Hence, the value of test statistic is 4.855.

Conclusion:

The test statistic value is 4.855.

The critical value is 5.99.

The test statistic value is less than the critical value.

The null hypothesis is retained.

The noise level and exam grades during an exam are independent.

(b)

To determine

Find the effect size using Cramer’s V.

Answer to Problem 23CAP

The effect size using Cramer’s V is 0.26.

Explanation of Solution

Calculation:

The test statistic is 4.855, and value of N is 70.

The formula for effect size using Cramer’s V is,

$V=\sqrt{\frac{{\chi }^2}{N\times d{f}_{\text{Smaller}}}}$

In the formula, ${\chi }^2$ denotes the calculated test statistic, N denotes the total participants and $d{f}_{\text{Smaller}}$ denotes the smaller value for two sets of degrees of freedom, that is smaller of $\left(k_1-1\right)$ and $\left(k_2-1\right)$.

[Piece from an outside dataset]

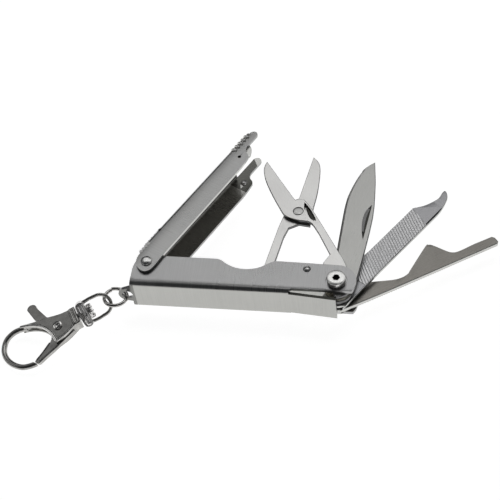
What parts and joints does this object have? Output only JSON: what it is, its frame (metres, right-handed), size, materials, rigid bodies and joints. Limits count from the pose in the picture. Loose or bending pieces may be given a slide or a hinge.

For $2\times 3$ chi-square, the degrees of freedom are $1\left(=2-1\right)$, and $2\left(=3-1\right)$.

The smaller degrees of freedom are 1.

Substitute, $N=70$, ${\chi }^2=4.855$, and $d{f}_{\text{smaller}}=1$ in effect size formula using Cramer’s V.

$\begin{array}{c}V=\sqrt{\frac{4.855}{70\times 1}}\\ =\sqrt{\frac{4.855}{70}}\\ =\sqrt{0.0694}\\ =0.26\end{array}$

Hence, effect size using Cramer’s V is 0.26.